I was helping cook Thanksgiving dinner last week, dicing an onion, when my nine-year-old niece sidled up to me and watched for a minute. “That’s how to dice an onion,” she said in a very matter-of-fact tone. I told her I agreed. “That’s the same way I cut it, too,” she added. And I thought, a nine-year-old who knows how to dice an onion—very cool. Then I thought, wow, a nine-year-old who plays with sharp knives—maybe not so cool. So I asked for details, and she explained: She wasn’t dicing real onions, just virtual ones on her Nintendo DS game, Cooking Mama by Majesco.
She brought her game over as I worked on the stuffing and showed me how to play. It’s a kind of cooking simulation game where you follow onscreen instructions to prepare and plate a meal—chop and slice veggies, cut up and sauté meat, boil pasta, any number of kitchen tasks. Unlike some uninspiring yet highly addictive video games and apps out there (I’m looking at you, Angry Birds), Cooking Mama nurtures a child’s budding interest in food and cooking. As a culinary training tool, it’s about as effective as an Easy-Bake Oven, but it does impart a few lessons here and there.
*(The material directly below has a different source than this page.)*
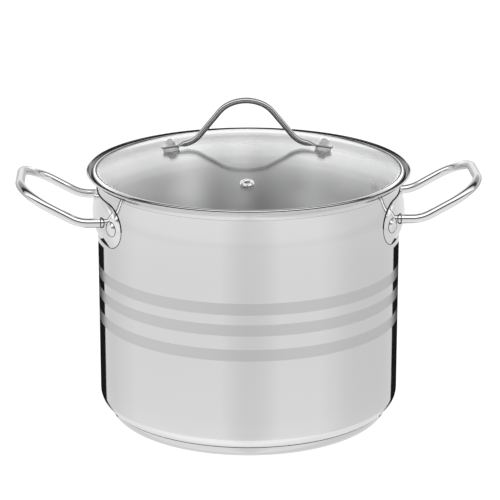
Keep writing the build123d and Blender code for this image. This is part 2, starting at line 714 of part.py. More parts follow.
def main():
    handle, bracket, rivets = make_handle(), make_bracket(), make_rivets()
    outer_ring = ring_of_wire(RACK_RADIUS, RACK_HEIGHT, RACK_WIRE)
    inner_ring = ring_of_wire(RACK_INNER_RADIUS, CROSS_HEIGHT - 2 * RACK_THIN_WIRE, RACK_THIN_WIRE)
    lift_handle = make_lift_handle()
    half_turn = Rot(0, 0, 180)
    nodes = {
        "pot_shell": [make_pot_shell()],
        "base_core": [make_base_core()],
        "base_cap": [make_base_cap()],
        "right_handle": [handle],
        "left_handle": [half_turn * handle],
        "right_handle_bracket": [bracket],
        "left_handle_bracket": [half_turn * bracket],
        "right_bracket_rivets": rivets,
        "left_bracket_rivets": [half_turn * rivet for rivet in rivets],
        "lid_glass": [make_lid_glass()],
        "lid_rim_band": [make_rim_band()],
        "lid_handle": [make_lid_handle()],
        "lid_cap_nuts": at_both_screws(make_cap_nut()),
        "lid_upper_gaskets": at_both_screws(make_upper_gasket()),
        "lid_lower_gaskets": at_both_screws(make_lower_gasket()),
        "lid_washers": at_both_screws(make_washer()),
        "lid_screws": at_both_screws(make_screw()),
        "vent_eyelet": [make_vent_eyelet()],
        "vent_gaskets": make_vent_gaskets(),
        "rack_outer_ring": [outer_ring],
        "rack_inner_ring": [inner_ring],
        "rack_cross_wires": make_cross_wires(),
        "rack_pivot_wires": both_sides(chord_wire(PIVOT_X, PIVOT_HEIGHT, RACK_WIRE)),
        "rack_feet": make_rack_feet(outer_ring),
        "rack_handle_right": [lift_handle],
        "rack_handle_left": [half_turn * lift_handle],
    }
    os.makedirs("parts", exist_ok=True)
    for name, pieces in nodes.items():
        solids = [solid for piece in pieces for solid in piece.solids()]
        shape = solids[0] if len(solids) == 1 else Compound(solids)
        export_step(shape, f"parts/{name}.step")


main()
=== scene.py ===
import math

import bmesh
import bpy
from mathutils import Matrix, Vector


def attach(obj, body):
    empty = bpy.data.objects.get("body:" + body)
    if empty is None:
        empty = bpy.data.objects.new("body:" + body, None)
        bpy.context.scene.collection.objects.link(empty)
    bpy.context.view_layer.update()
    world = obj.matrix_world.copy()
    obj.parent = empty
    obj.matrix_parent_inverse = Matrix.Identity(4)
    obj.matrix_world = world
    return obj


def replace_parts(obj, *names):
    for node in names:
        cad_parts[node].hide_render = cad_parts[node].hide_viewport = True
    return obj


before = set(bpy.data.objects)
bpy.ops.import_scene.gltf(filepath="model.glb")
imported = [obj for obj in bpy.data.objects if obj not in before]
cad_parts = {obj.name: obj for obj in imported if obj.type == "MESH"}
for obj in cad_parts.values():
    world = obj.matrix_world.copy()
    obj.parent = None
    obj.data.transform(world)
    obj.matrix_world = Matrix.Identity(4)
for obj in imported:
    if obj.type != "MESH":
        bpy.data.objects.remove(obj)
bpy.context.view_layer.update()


# ---------------------------------------------------------------- node graphs


class Graph:
    """Short-hand for filling a node tree."""

    def __init__(self, tree):
        self.tree = tree
        tree.nodes.clear()

    def add(self, kind, inputs=None, **settings):
        node = self.tree.nodes.new(kind)
        for key, value in settings.items():
            setattr(node, key, value)
        for key, value in (inputs or {}).items():
            if isinstance(value, bpy.types.NodeSocket):
                self.tree.links.new(value, node.inputs[key])
            else:
                node.inputs[key].default_value = value
        return node

    def math(self, operation, a, b=0.0, clamp=False):
        node = self.add("ShaderNodeMath", {0: a, 1: b}, operation=operation, use_clamp=clamp)
        return node.outputs[0]

    def blend(self, factor, a, b):
        """Number between a and b."""
        node = self.add("ShaderNodeMix", {0: factor, 2: a, 3: b}, data_type="FLOAT")
        return node.outputs[0]

    def blend_colour(self, factor, a, b):
        node = self.add("ShaderNodeMix", {0: factor, 6: a, 7: b}, data_type="RGBA")
        return node.outputs[2]

    def ramp(self, factor, stops, interpolation="LINEAR"):
        """Colour ramp over grey levels or colours: stops are (position, value)."""
        node = self.add("ShaderNodeValToRGB", {0: factor})
        node.color_ramp.interpolation = interpolation
        elements = node.color_ramp.elements
        while len(elements) < len(stops):
            elements.new(0.5)
        for element, (position, value) in zip(elements, stops):
            element.position = position
            colour = value if isinstance(value, tuple) else (value, value, value)
            element.color = (*colour, 1)
        return node.outputs[0]

    def noise(self, vector, scale, detail=2.0, roughness=0.5):
        node = self.add(
            "ShaderNodeTexNoise",
            {"Vector": vector, "Scale": scale, "Detail": detail, "Roughness": roughness},
        )
        return node.outputs[0]

    def stretched(self, vector, scale):
        """Coordinates scaled by axis, for grain that runs along one direction."""
        node = self.add("ShaderNodeMapping", {"Vector": vector, "Scale": scale})
        return node.outputs[0]

    def object_coords(self):
        return self.add("ShaderNodeTexCoord").outputs["Object"]

    def split(self, vector):
        node = self.add("ShaderNodeSeparateXYZ", {0: vector})
        return node.outputs[0], node.outputs[1], node.outputs[2]

    def radius(self, x, y):
        """Distance from the Z axis."""
        node = self.add("ShaderNodeCombineXYZ", {0: x, 1: y})
        return self.add("ShaderNodeVectorMath", {0: node.outputs[0]}, operation="LENGTH").outputs["Value"]

    def bump(self, height, strength, distance):
        node = self.add("ShaderNodeBump", {"Strength": strength, "Distance": distance, "Height": height})
        return node.outputs[0]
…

My niece wanted to help me cut celery. She set a couple of stalks on the butcher block and made imaginary chopping motions with her right hand, while with her left “guide” hand, she showed me that she knew to keep her fingertips and thumb tucked in, a technique she learned from the game. For now, her knife skills are virtual, but her desire is very real, which thrills me. And so guess who’s getting Cooking Mama 2 for Christmas?